LDA tries to project your data to one dimension (sufficient for a two class problem) such that the overall distances between members of the different classes is maximized on that axis.
So in your case you would actually need an LDA-projection for your two classes. In that case the projection matrix (here only a vector) would tell you which features are most important to distinguish the active and inactive molecules.
http://en.wikipedia.org/wiki/Linear_discriminant_analysis gives some more information on LDA and as far as I know, the paper by Fisher (see links on that page) is the original source for this kind of analysis.
We are planning to implement an LDA Node in Knime but until this is finished, you could help yourself with the R node (there is an LDA implementation in the MASS library).

I hope this helps, if not don’t hesitate to ask in more detail.

Uwe

Hello,

Thanks, Dave and Uwe, for very informative posts. I’ll look into the spectral decomposition from the PCA Compute node.

Regarding the “which feature combinations contain the most information with respect to the activation values” that is a very interesting idea. I’ll have to read up on the LDA stuff. Thanx for the pointers!

This is one of the most welcoming and informative mailing lists I’ve been to.

Best regards

Victor

I see that the post is bit old, did you add LDA to knime (which is really nice framework)?

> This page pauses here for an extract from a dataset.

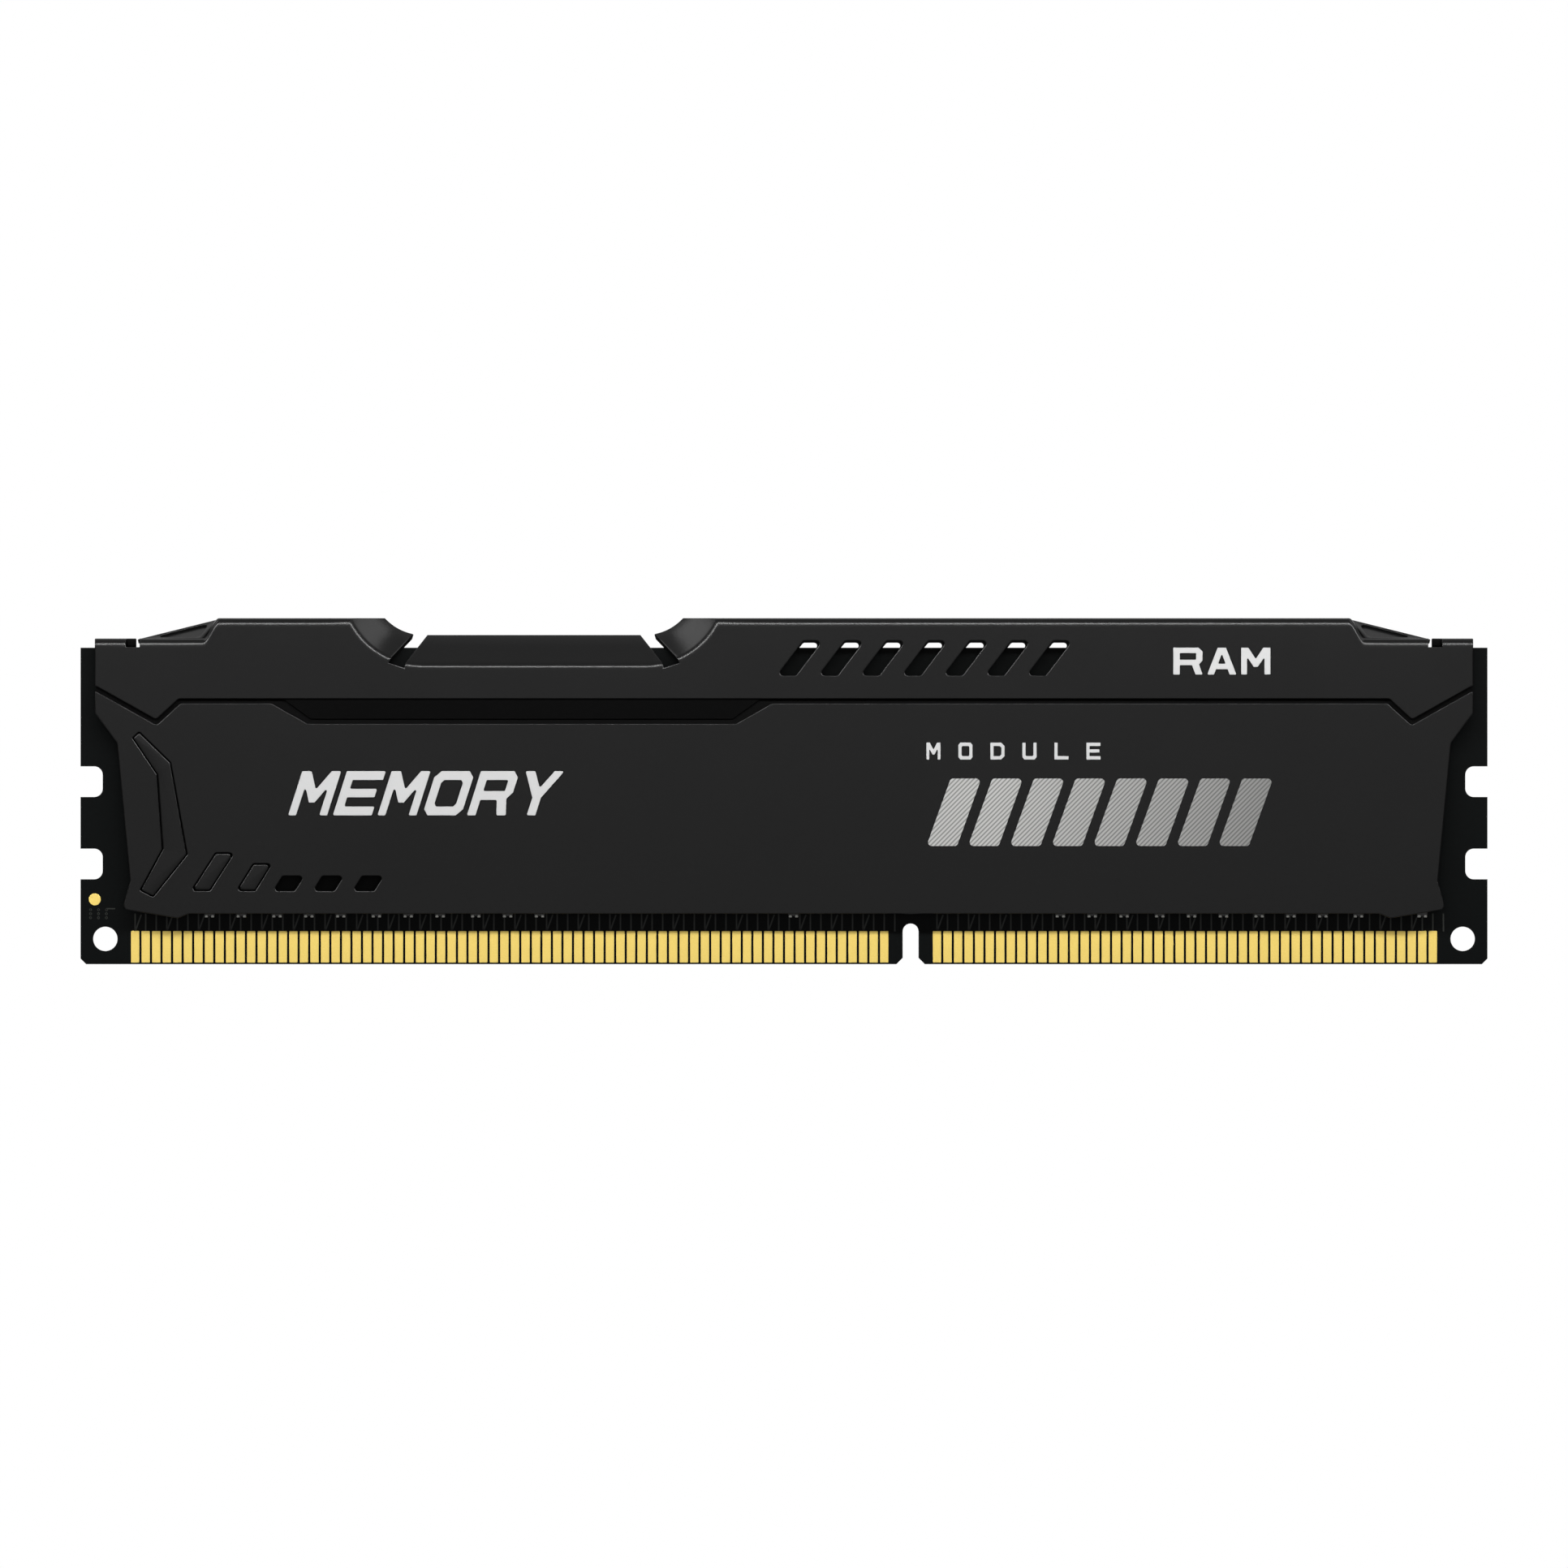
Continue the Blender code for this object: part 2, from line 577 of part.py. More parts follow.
def under_sheet(cutters):
    """The room under the sheet for the board, the chips and the pad."""
    roof = RIDGE_Z - SHEET
    shelf = BOARD_HEIGHT + SHELF_CLEARANCE
    below = -1 * MM
    outline = mirrored([(RAMP_FOOT, roof), (RAMP_FOOT, shelf), (BOARD_LENGTH, shelf), (BOARD_LENGTH, below)])
    room = plate("under_sheet", [outline], -SHEET_INSIDE, 1 * MM, cutters)
    slope = math.atan2(DIP_SLOPE_RISE, SHEET_FACE)
    join_or_cut(room, dip_body("dip_underside", SHEET / math.cos(slope), cutters), "DIFFERENCE")
    for side, label in ((-1, "left"), (1, "right")):
        join_or_cut(room, ramp_body(f"ramp_underside_{label}", side, SHEET, cutters), "DIFFERENCE")
    slot_half = BOARD_FACE + BOARD_SLOT_CLEARANCE
    join_or_cut(room, box("board_slot", (-BOARD_LENGTH, -slot_half, below), (BOARD_LENGTH, slot_half, shelf),
                          cutters), "UNION")
    return room


def make_half(parts, cutters, material):
    """A stamped aluminium half: a face with reliefs, bent over the board along its top."""
    half = plate("front_heat_spreader", [spreader_outline()], -SHEET_FACE, -SEAM / 2, parts, material)
    for side, label in ((-1, "left"), (1, "right")):
        join_or_cut(half, ramp_body(f"ramp_{label}", side, 0, cutters), "DIFFERENCE")
        ends = sorted((side * RAMP_FRONT_FOOT, side * BOARD_END))
        join_or_cut(half, bend_body(f"shelf_bend_{label}", *ends, SHELF_Z, cutters), "DIFFERENCE")
    join_or_cut(half, bend_body("ridge_bend", -RAMP_FRONT_FOOT, RAMP_FRONT_FOOT, RIDGE_Z, cutters), "DIFFERENCE")
    join_or_cut(half, dip_body("finger_dip", 0, cutters), "DIFFERENCE")
    join_or_cut(half, under_sheet(cutters), "DIFFERENCE")
    for cut in dip_cuts(cutters):
        join_or_cut(half, cut, "DIFFERENCE")
    for name, outline in (("groove", groove_outline()), ("window", window_outline())):
        relief = plate(name, [outline], -SHEET_FACE - 1 * MM, -SHEET_FACE + RELIEF_DEPTH, cutters)
        join_or_cut(half, relief, "DIFFERENCE")
    for i, opening in enumerate([*vents(), *ports()]):
        hole = plate(f"opening_{i + 1}", [opening], -SHEET_FACE - 1 * MM, -SHEET_INSIDE + 0.5 * MM, cutters)
        join_or_cut(half, hole, "DIFFERENCE")
    for i, shape in enumerate(badges()):
        raised = plate(f"badge_{i + 1}", [shape], -SHEET_FACE - EMBOSS, -SHEET_FACE + EMBOSS_ROOT, cutters)
        join_or_cut(half, raised, "UNION")
    return as_mesh(half, parts)


def cut_end_shelves(half, width, label, cutters):
    """Opens both end shelves of a half, from the hook notch's inner edge outwards by width."""
    inner = SPREADER_END - NOTCH_START - NOTCH_WIDTH
    for side, place in ((-1, "left"), (1, "right")):
        xs = sorted((side * inner, side * (inner + width)))
        notch = box(
            f"{label}_notch_{place}", (xs[0], -SHEET_FACE - 1 * MM, BOARD_HEIGHT + FIT_GAP),
            (xs[1], 1 * MM, SHELF_Z + 1 * MM), cutters,
        )
        join_or_cut(half, notch, "DIFFERENCE")


def make_spreaders(parts, cutters, material):
    """The back half mirrors the front one. Its end shelves carry hooks that fill the front one's notches."""
    front = make_half(parts, cutters, material)
    back = bpy.data.objects.new("back_heat_spreader", front.data.copy())
    back.matrix_world = front.matrix_world
    parts.objects.link(back)
    cut_end_shelves(front, NOTCH_WIDTH, "front", cutters)
    cut_end_shelves(back, NOTCH_WIDTH - HOOK_WIDTH - HOOK_SIDE_GAP, "back", cutters)
    outer = SPREADER_END - NOTCH_START - HOOK_SIDE_GAP
    for side, place in ((-1, "left"), (1, "right")):
        xs = sorted((side * outer, side * (outer - HOOK_WIDTH)))
        hook = box(
            f"hook_{place}", (xs[0], -SHEET_INSIDE - 0.3 * MM, BOARD_HEIGHT + SHELF_CLEARANCE),
            (xs[1], HOOK_REACH, SHELF_Z), cutters,
        )
        join_or_cut(back, hook, "UNION")
    back = as_mesh(back, parts)
    back.data.transform(Matrix.Diagonal((1, -1, 1, 1)) @ back.matrix_world)
    back.data.flip_normals()
    back.matrix_world = Matrix()


def make_label(parts, material):
    width, height = LABEL_SIZE
    low_z = CHIP_LEVEL - height / 2
    near = SHEET_FACE + FIT_GAP
    box("back_label", (LABEL_X - width / 2, near, low_z),
        (LABEL_X + width / 2, near + LABEL_THICKNESS, low_z + height), parts, material)


def main():
    clear_scene()
    parts = new_collection("memory_module")
    cutters = new_collection("cutters")
    laminate = finish("black_solder_mask", (0.005, 0.005, 0.005), 0.45, 0.0)
    gold = finish("gold_plating", (0.68, 0.50, 0.14), 0.3, 1.0)
    epoxy = finish("black_chip_epoxy", (0.012, 0.012, 0.013), 0.6, 0.0)
    silicone = finish("grey_silicone", (0.25, 0.26, 0.28), 0.8, 0.0)
    ceramic = finish("glazed_ceramic", (0.03, 0.03, 0.035), 0.35, 0.0)
    coated = finish("black_coated_aluminium", (0.014, 0.014, 0.014), 0.5, 0.3)
    paper = finish("label_film", (0.5, 0.5, 0.5), 0.5, 0.0)
    make_board(parts, laminate)
    make_contacts(parts, gold)
    make_chips(parts, epoxy)
    make_thermal_pads(parts, silicone)
    make_small_parts(parts, ceramic, epoxy)
    make_spreaders(parts, cutters, coated)
    make_label(parts, paper)


main()
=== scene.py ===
"""A desktop memory module in a stamped black heat spreader, standing on its contact edge.

The file is laid out as an add-on and run as a script. Each operator makes one group of pieces around the
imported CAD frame, in metres, with the CAD's axes: +X along the board, -Y out of its front, +Z up.
"""

import math

import bmesh
import bpy
from bpy.props import FloatProperty, FloatVectorProperty, IntProperty, PointerProperty, StringProperty
from mathutils import Matrix, Vector


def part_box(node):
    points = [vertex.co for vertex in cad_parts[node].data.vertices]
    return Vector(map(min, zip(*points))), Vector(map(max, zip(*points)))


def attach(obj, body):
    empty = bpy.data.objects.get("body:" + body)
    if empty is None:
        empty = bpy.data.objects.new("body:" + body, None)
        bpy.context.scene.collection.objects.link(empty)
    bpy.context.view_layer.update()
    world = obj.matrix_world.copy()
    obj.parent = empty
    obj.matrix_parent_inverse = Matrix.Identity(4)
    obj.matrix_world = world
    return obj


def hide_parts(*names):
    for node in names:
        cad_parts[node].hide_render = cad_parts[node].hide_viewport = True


bl_info = {
    "name": "Memory Module",
    "version": (1, 0, 0),
    "blender": (4, 5, 0),
    "location": "View3D > Sidebar > Memory Module",
    "description": "Builds a desktop memory module with its heat spreader around a CAD frame",
    "category": "Object",
}

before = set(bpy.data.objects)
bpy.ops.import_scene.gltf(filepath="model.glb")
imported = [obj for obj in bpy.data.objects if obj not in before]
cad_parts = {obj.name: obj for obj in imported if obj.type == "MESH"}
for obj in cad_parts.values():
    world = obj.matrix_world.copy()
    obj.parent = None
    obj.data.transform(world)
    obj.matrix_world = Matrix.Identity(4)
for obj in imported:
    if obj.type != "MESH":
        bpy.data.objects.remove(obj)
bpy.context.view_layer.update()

MM = 0.001
BOARD_LOW, BOARD_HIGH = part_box("circuit_board")
HALF_LOW, HALF_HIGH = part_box("front_heat_spreader")
LONG_LOW, LONG_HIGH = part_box("front_contacts_long_row")
SHORT_LOW, SHORT_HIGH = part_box("front_contacts_short_row")
PAD_LOW, PAD_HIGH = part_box("front_thermal_pad")
CHIP_NODES = sorted(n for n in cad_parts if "memory_chip" in n and "identification" not in n)
ARRAY_NODES = sorted(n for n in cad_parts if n.startswith("resistor_array"))
CAPACITOR_NODES = sorted(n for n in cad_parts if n.startswith("decoupling_capacitor"))

FACE = -HALF_LOW.y - 0.125 * MM   # half the module's depth, without the raised shapes
SEAM = -HALF_HIGH.y               # each half stops this far from the middle plane
END = HALF_HIGH.x                 # the spreader's end
RIDGE = HALF_HIGH.z               # the spreader's top
FOOT = HALF_LOW.z + 0.43 * MM     # the panel's straight lower edge, above its toes
SHELF = BOARD_HIGH.z + 0.87 * MM  # the low flat top at each end
KEY_X = (LONG_HIGH.x + SHORT_LOW.x) / 2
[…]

Perhaps this article will help, it seems LDA can be performed with Weka : http://www.soe.ucsc.edu/classes/cmps242/Winter09/slides/A3d-LDA.pdf

Hi, I imported Weka plugin in Knime, so can I  perform LDA? Is there some node to do it?
Thank you so much!

To perform LDA, I tried ClassificationViaRegretion configured with LinearRegression. I have a binary target class SOGLIA_5 (about Early Warning Problem). The Node Configuration and the Node view (the output) are in the attachment. It means (for example) that feature "e" contains less information than feature der1_TP ?

My attachment:

http://dl.dropbox.com/u/7281919/Output_Node_Regression.zip

I can not attach using this forum form... This is the output error:
warning: Parameter 2 to block_class_form_alter() expected to be a reference, value given in /srv/www/htdocs/knime_tech/includes/common.inc on line 2892.

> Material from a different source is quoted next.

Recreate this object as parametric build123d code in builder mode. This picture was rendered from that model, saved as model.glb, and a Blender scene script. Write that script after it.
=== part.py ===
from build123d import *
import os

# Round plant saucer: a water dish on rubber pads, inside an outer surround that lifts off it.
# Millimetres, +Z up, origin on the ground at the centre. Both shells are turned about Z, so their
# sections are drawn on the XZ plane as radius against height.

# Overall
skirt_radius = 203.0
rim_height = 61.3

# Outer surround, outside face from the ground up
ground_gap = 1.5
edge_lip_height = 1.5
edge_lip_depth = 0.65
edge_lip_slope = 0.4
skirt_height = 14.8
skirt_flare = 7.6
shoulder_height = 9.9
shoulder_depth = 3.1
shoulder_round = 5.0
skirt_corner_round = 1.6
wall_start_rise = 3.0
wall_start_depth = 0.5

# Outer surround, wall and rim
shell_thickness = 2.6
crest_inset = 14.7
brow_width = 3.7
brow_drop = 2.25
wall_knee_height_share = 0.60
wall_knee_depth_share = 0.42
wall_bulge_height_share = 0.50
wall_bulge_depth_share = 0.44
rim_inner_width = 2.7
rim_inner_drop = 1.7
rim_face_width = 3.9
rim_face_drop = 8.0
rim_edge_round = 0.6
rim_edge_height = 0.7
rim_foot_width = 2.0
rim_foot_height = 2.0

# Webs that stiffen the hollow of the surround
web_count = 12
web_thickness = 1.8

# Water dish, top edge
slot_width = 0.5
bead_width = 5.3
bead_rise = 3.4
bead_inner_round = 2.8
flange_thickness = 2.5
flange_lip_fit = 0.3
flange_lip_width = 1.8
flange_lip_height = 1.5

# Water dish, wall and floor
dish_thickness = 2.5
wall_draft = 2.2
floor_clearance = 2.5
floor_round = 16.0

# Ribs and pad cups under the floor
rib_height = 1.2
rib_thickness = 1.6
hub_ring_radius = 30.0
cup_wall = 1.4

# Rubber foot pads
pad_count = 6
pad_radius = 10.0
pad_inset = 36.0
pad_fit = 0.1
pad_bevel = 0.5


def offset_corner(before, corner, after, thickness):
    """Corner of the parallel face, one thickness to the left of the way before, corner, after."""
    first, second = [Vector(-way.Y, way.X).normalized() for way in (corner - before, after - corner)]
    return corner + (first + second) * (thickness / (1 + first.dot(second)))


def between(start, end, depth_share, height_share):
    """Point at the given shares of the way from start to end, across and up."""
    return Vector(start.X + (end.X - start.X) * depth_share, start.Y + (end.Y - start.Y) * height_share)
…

One last question: using PCA node, if the number of output PCA_dimension is greater than the initial number of features, it is not usefull to use PCA? Thanks in advance!!

However, I have to identify which features are really necessary to classify with the highest accuracy... I use AttributeSelectedClassifier in Weka plugin, but how can I configure it? Please, can you give me some suggestion?!

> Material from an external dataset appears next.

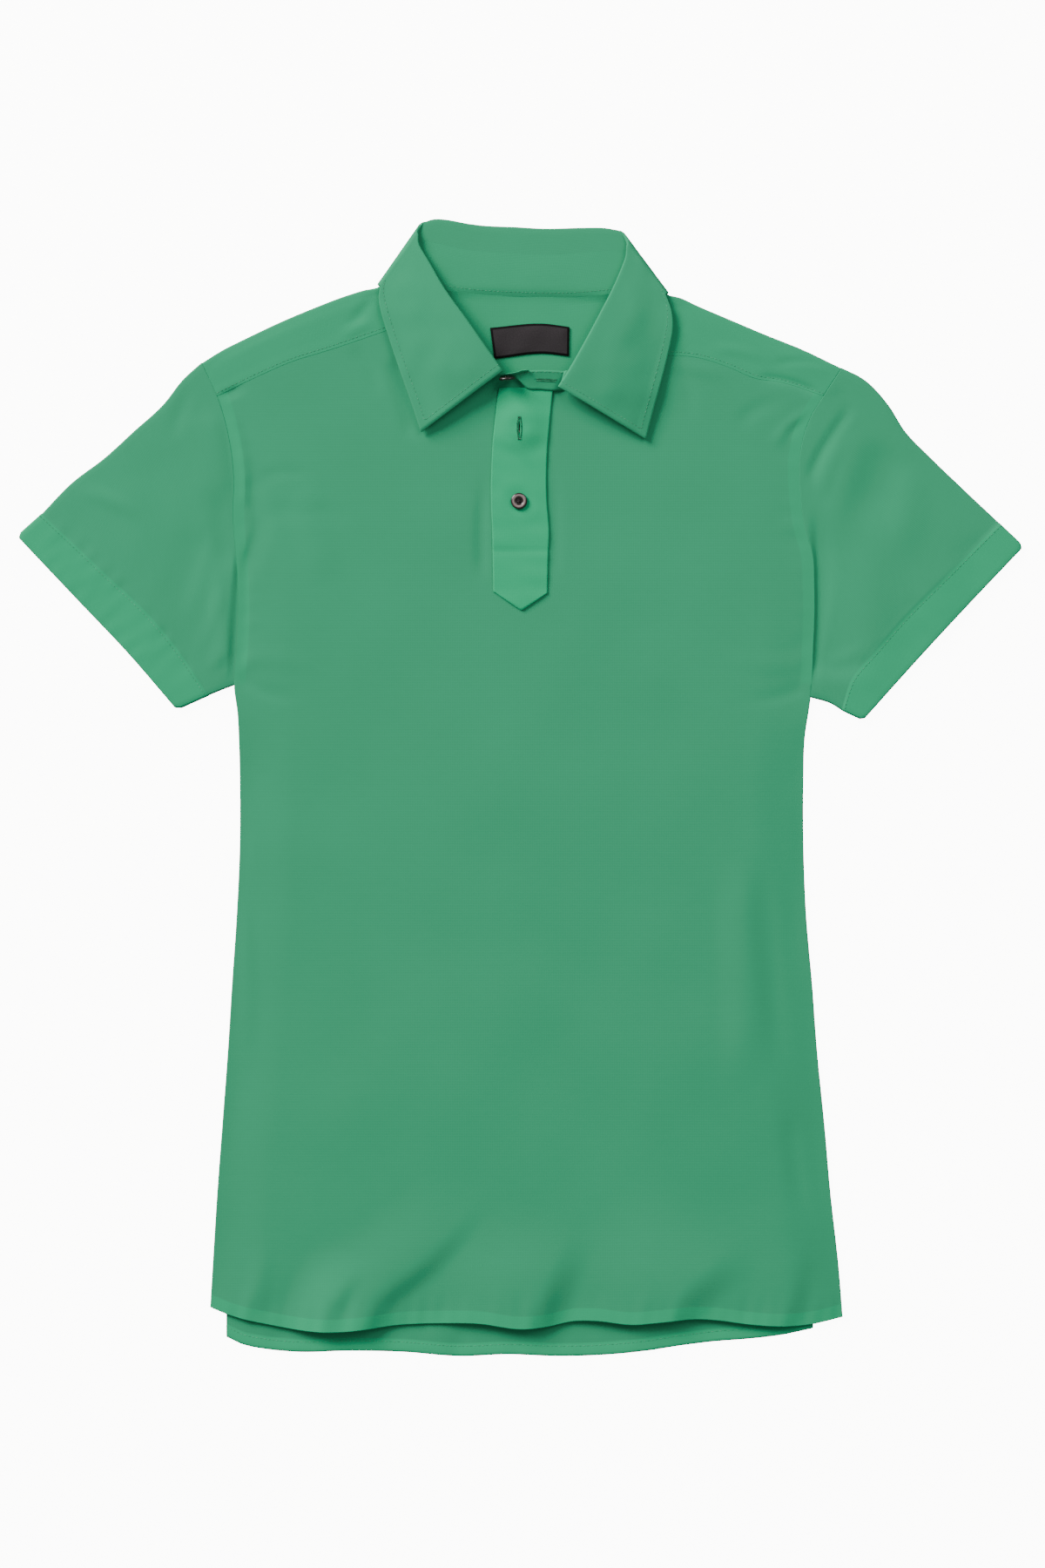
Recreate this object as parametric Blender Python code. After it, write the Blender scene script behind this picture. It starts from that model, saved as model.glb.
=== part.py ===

The AttributeSelectedClassifier needs to have a base learner assigned which is used to train and evaluate a model on a subset of features. The dataset need to contain numeric as well as one nominal column (class attribute). KNIME comes along with its own implementation for a PCA which can be found under Mining/PCA, and many more mining algorithm. If you need more from statistics, you probably also want to check out KNIME' R integration. Hope this helps getting started.

Can someone add an example of how to combine the nodes in a KNIME workflow?

I would suggest looking onto the KNIME Public Example Server and download some of the examples in the Data Mining category. I hope this helps to get started in KNIME.

Hi Victor,

I too am using PCA and other chemometrics methods in KNIME but I have resorted to using the R node and writing snippets of code in R for more control. "pcaMethods" from Bioconductor is a useful R package as it handles missing data and enables cross validation which in my humble opinion is highly advisable to assess the stability and validity of your PCA model. Using R you can extract the scores, loadings and residuals and do what you like with them. Incidentally an alternative to PCA followed by LDA is to do everything in one go by using PLS and setting the Y variable to 1 or 0 according to class membership. This then becomes PLS-Discriminant analysis.

Cheers,

Mark

Hi, I'm currently learning about PCA and I'm trying to use KNIME's nodes on PCA.  My input data feeds into PCA Compute and PCA Apply nodes.  The model (green) from PCA Compute feeds into PCA Apply and PCA Inversion.  Finally, PCA Apply feeds into PCA Inversion.

My questions are:

How do I interpret the data?

How do I know which PCA dimension is associated with its respective predictor?

How do I plot the PCA?

I got this reply from the KNIME team:

PCA is not what you need. With PCA you reduce the dimensionality of the problem but you also lose the interpretability. You can only move back and forth in the two spaces (original <-> PCA) but the PCs are not associated one-to-one with the original coordinates. Maybe you want to use the LDA (from R) or the feature elimination (from KNIME) node to see which features carry the most information.